I continue to believe that the best method for offsetting this decrease is to go take business from your competition.  Who are their top customers?  Those accounts must always be your top prospects in any economy.

In today’s economy, I believe it will be difficult to persuade companies to invest in new purchases.  However, if they are currently buying from a competitor, salespeople need to unhook the business.  The company has already committed to spending those dollars so the money issue is an easier qualification/justification.

If you are selling a new product or service to them, you best jump right into return on investment (ROI).  Features and benefits selling will lead you right into tirekicking paradise without any closed deals.

Sales Hobble

Great title from Justsell.com, don’t you think?  From their monthly newsletter (sorry, no link):

Top 3 activities that can hobble a sales day…

1. Talking with people who can’t move the sales process along

2. Unnecessary research activities

What’s too much? There’s really no definitive answer. It’s particular to your sales world. Many people start to get a gut feel for when they should move on. The key is to act on it and make the call (rather than making sure every little thing is known before the call – fine line, of course). You might be surprised what you can learn by asking a straightforward question of the person who answers the phone or responds to an email.

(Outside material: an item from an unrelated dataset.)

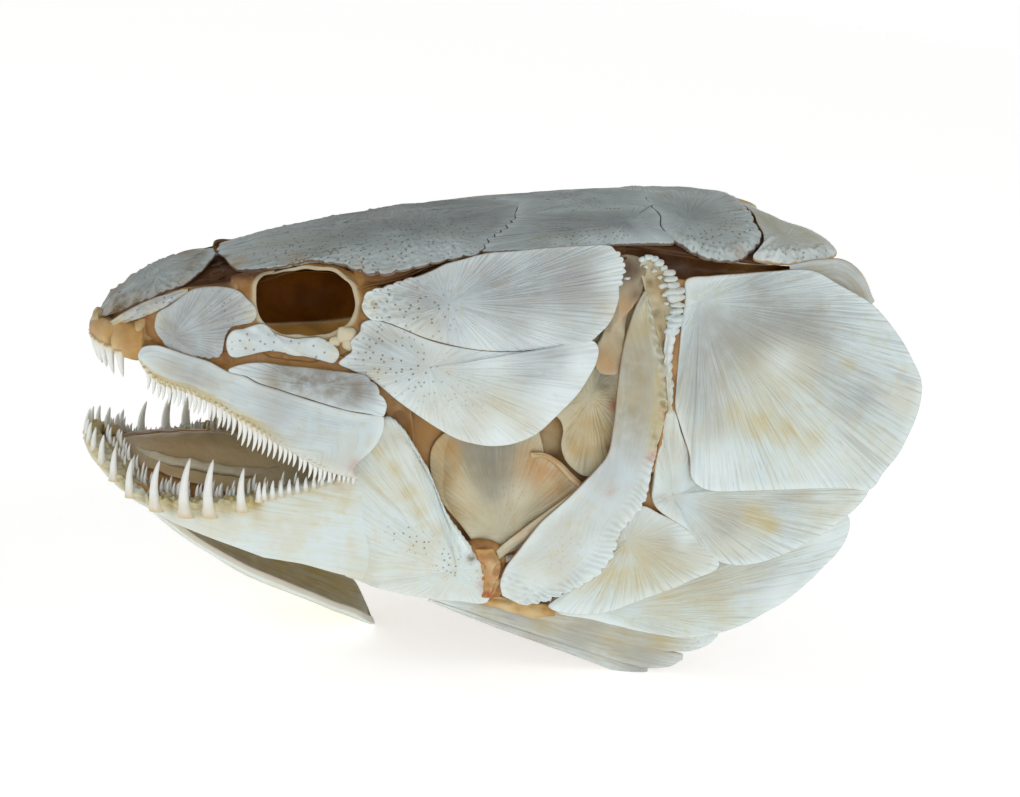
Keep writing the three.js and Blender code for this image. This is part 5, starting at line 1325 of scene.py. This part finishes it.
def floor_of_mouth(arch, tint):
    """Tongue and floor of the mouth: a low dome from the jaw's inner wall to the midline."""
    return ribbon([(-77, -1, -3), (-70, -9, -4.5), (-60, -13.5, -7.5), (-50, -15.5, -10.5), (-40, -16.5, -13),
        (-30, -17.5, -15)], [(-77.2, -0.2, -2.6), (-70, -0.2, -1.5), (-60, -0.2, -1.5), (-50, -0.2, -3),
        (-40, -0.2, -5), (-30, -0.2, -7.5)], (0, 0, 1.6 * arch), -1.5, (110, 14), rough=0.1, seed=34,
        tint=tint)


# The near half is lightened with pale as painted light.
put("tongue_left", floor_of_mouth(1.0, {"pale": [(-50, -6, 8, 0.6), (-60, -8, 6, 0.3)],
        "ochre": [(-64, -6, 12, 0.5)]}), pale_tissue)
put("tongue_ridge", ribbon([(-74, -3, -2.4), (-68, -8.6, -3.3), (-60, -11.6, -4.8), (-52, -12, -6.6),
        (-46, -10, -7.6), (-42, -6, -7)], [(-73.5, -2, -2), (-67.5, -7.2, -2.8), (-60, -10, -4.1),
        (-52, -10.4, -5.8), (-46.5, -8.6, -6.8), (-43, -5, -6.2)], (0, 0, 0.6), -0.8, (110, 8), rough=0.12,
    seed=44, tint={"ochre": [(-48, -7, 6, 0.3)]}), pale_tissue)
# The far half is darkened with ochre and brown as painted shade.
put("tongue_right", floor_of_mouth(0.6, {"ochre": [(-62, -4, 16, 0.9)],
        "brown": [(-68, -4, 9, 0.5)]}).mirrored(), pale_tissue)
both("mouth_wall", ribbon([(-78, -2, -3.5), (-72, -14.5, -5), (-62, -20, -9), (-50, -21.8, -12.5),
        (-40, -22, -16), (-28, -22.5, -20)], [(-77, -1, -3), (-70, -9, -4.5), (-60, -13.5, -7.5),
        (-50, -15.5, -10.5), (-40, -16.5, -13), (-30, -17.5, -15)], (0, 0, -1.5), 1.2, (110, 9), rough=0.2,
    seed=35), amber_tissue, replace=False)

EYE = at(on_cheek(0.1), (-41.5, 20.9), (-46.5, 21.6), (-49.3, 24)) + at(on_cheek(0), (-49.9, 27))
EYE += at(on_cheek(-0.6), (-48.8, 30)) + at(under_roof(1.2), (-44.6, 14.2), (-40, 15.3), (-36.4, 17.3))
EYE += at(on_cheek(0), (-33.9, 29.3)) + at(on_cheek(0.2), (-33.2, 26), (-34.4, 23), (-37.4, 21.4))
SOCKET_DEEP = 8.5                             # how far the socket's lining falls in, mm
SOCKET = at(on_cheek(-1.2), (-46.5, 20.2), (-49.6, 22.8), (-51, 26), (-52.6, 29.2))
SOCKET += at(under_roof(2.2), (-50.5, 11.2), (-43, 13.4), (-37, 16), (-33.2, 20.2))
SOCKET += at(on_cheek(-1.2), (-31.6, 27.2), (-33.4, 23.4), (-36, 19.6), (-41.5, 20.2))


def orbit_lining():
    """Bowl that lines the eye socket: its rim lies just behind the bones round it and it falls in as a
    quarter turn. Below a plane that falls inwards it is ochre, and a pale line runs along that level."""
    rim = through(SOCKET, 180)
    k = np.linspace(0.02, 1, 36)[:, None, None] * np.pi / 2
    middle = np.mean(SOCKET, 0)
    wide = np.sin(k) ** 0.7
    inner = middle + (rim - middle) * np.concatenate([wide, wide ** 4, wide], -1)
    inner = inner + np.array([0.0, SOCKET_DEEP, 0.0]) * np.cos(k)
    inner = inner + 0.2 * lumps(inner, 6, 81)[..., None] * [0, 1, 0] * np.cos(k)
    rows = np.concatenate([inner, inner[::-2] + [0, 0.9, 0]])
    above = rows[..., 2] - (22.4 - 0.02 * (rows[..., 0] + 50) - 0.306 * (rows[..., 1] + 17))
    stain = {"ochre": smooth(-above / 0.3), "pale": 0.75 * bell(above, 0, 0.22)}
    return closed_rows(rows, painted(rows[..., [0, 2]]) | stain)


both("orbit_lining", orbit_lining(), eye_lining)


def eyelid():
    """Skin dried round the eye hole: from a smooth rolled lip it spreads 4 mm out under the bones."""
    hole = through(EYE, 260)
    out = hole - hole.mean(0)
    out /= np.linalg.norm(out, axis=1, keepdims=True)
    roll = np.linspace(0, np.pi, 9)[1:-1]
    lip_radius, spread = 0.22, 4.5
    reach = np.concatenate([np.linspace(spread, lip_radius, 14), lip_radius - lip_radius * np.sin(roll),
                            np.linspace(lip_radius, spread, 8)])
    deep = np.concatenate([np.linspace(1.1, 0, 14) ** 1.5 * 0.6, lip_radius - lip_radius * np.cos(roll),
                           2 * lip_radius + np.linspace(0, 1.1, 8)])
    high = smooth((hole[:, 2:] - 29.3) / 1.5)
    rows = hole + out * reach[:, None, None] * (1 - 0.6 * high * smooth(reach - 0.4)[:, None, None])
    rows = rows + deep[:, None, None] * (np.array([0.0, 0.9, -0.35]) - high * [0.0, 0.0, 0.5])
    rows = rows + 0.22 * lumps(rows, 3, 82)[..., None] * smooth(reach - 0.1)[:, None, None] * [0, 1, 0]
    rows = rows + 0.16 * lumps(hole, 4, 83)[:, None] * out
    lip = 0.45 * bell(reach, 0.3, 0.3)[:, None] * smooth(0.6 + 0.6 * lumps(rows, 5, 84))
    quads = grid_faces(len(rows) + 1, len(hole), True) % lip.size
    outer = smooth((reach - 0.5) / 0.6)[:, None] + 0 * lip
    values = {"pale": lip, "ochre": outer,
              "brown": 0.4 * outer + 0.5 * smooth((rows[..., 2] - 29) / 2) * smooth((-46 - rows[..., 0]) / 2)}
    return Shape(rows.reshape(-1, 3), quads, np.zeros((0, 3), int), {k: v.ravel() for k, v in values.items()})


both("eyelid_tissue", eyelid(), pale_tissue, replace=False)

# ---------------------------------------------------------------- floor, light, camera
FLOOR_RADIUS, FLOOR_SIDES = 9, 96             # metres, corners
mesh = bpy.data.meshes.new("floor")
turn = np.linspace(0, 2 * np.pi, FLOOR_SIDES, endpoint=False)
mesh.from_pydata((FLOOR_RADIUS * np.stack([np.cos(turn), np.sin(turn), 0 * turn], -1)).tolist(), [],
    [list(range(FLOOR_SIDES))])
mesh.materials.append(matt_paper())
floor = placed("floor", mesh)

world = bpy.data.worlds.new("studio")
bpy.context.scene.world = world
world.use_nodes = True
sky = world.node_tree
rise = add(sky, "ShaderNodeSeparateXYZ", {}, {0: add(sky, "ShaderNodeTexCoord", {}, {}, "Generated")}, 2)
glow = add(sky, "ShaderNodeMapRange", SMOOTH, {0: rise, 1: 0.1, 2: 0.8, 3: 1.0, 4: 0.3})
sky.nodes["Background"].inputs[0].default_value = (1, 1, 1, 1)
sky.links.new(glow, sky.nodes["Background"].inputs[1])


def turned(thing, right, up, back, place):
    """Sets an object at a place, with its own axes along the three given ones."""
    columns = np.stack([right, up, back, place], 1).tolist()
    thing.matrix_world = Matrix([*columns, [0, 0, 0, 1]])


def lamp(name, place, aim, width, power):
    """Soft square area light at a place in the row frame, in metres, turned to its aim."""
    light = bpy.data.lights.new(name, "AREA")
    light.size, light.energy = width, power
    back = np.array(place, float) - aim
    back /= np.linalg.norm(back)
    right = np.cross([0, 0, 1.0], back)
    right /= np.linalg.norm(right)
    turned(placed(name, light), right, np.cross(back, right), back, place)


lamp("key_light", (-0.3, -1.1, 0.3), (0, 0, 0.04), 0.5, 2.0)
lamp("rim_light", (0.7, -0.5, 0.9), (0, 0, 0.04), 0.4, 1.2)

SENSOR = 36.0                                 # mm
FOCAL = 1712 / 1020                           # focal length over the sensor's width
CAMERA_FAR = 330.0                            # mm


def camera():
    """Camera CAMERA_FAR mm from the head's origin, 15 degrees towards the snout and 17 up, tipped with it."""
    az, el = math.radians(15), math.radians(17)
    back = np.array([-math.sin(az) * math.cos(el), -math.cos(az) * math.cos(el), math.sin(el)])
    right = np.array([math.cos(az), -math.sin(az), 0.0])
    up = np.array([math.sin(az) * math.sin(el), math.cos(az) * math.sin(el), math.cos(el)])
    c, s = math.cos(PITCH), math.sin(PITCH)
    tip = np.array([[c, 0, -s], [0, 1, 0], [s, 0, c]])
    data = bpy.data.cameras.new("camera")
    data.sensor_width, data.lens, data.clip_start, data.clip_end = SENSOR, FOCAL * SENSOR, 0.01, 100
    bpy.context.scene.camera = placed("camera", data)
    turned(bpy.context.scene.camera, tip @ right, tip @ up, tip @ back,
        (tip @ back * CAMERA_FAR + SHIFT) * MM)


camera()
bpy.context.scene.view_settings.view_transform = "Standard"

3. “Crafting” or “drafting” a script, email, or letter

Needs to be done, but almost never during the money hours.

Always remember…

A real sales day is made of contact with people.

Number 1 is so important in this bad economy.  The tirekickers are out in force right now so qualifying decision makers is a top priority.  Safe to say that most decision making has been elevated to a higher level so salespeople will have to navigate up within a company.  Mid-level managers are probably upset with their loss of power so it take a tactful salesperson to elevate the discussion.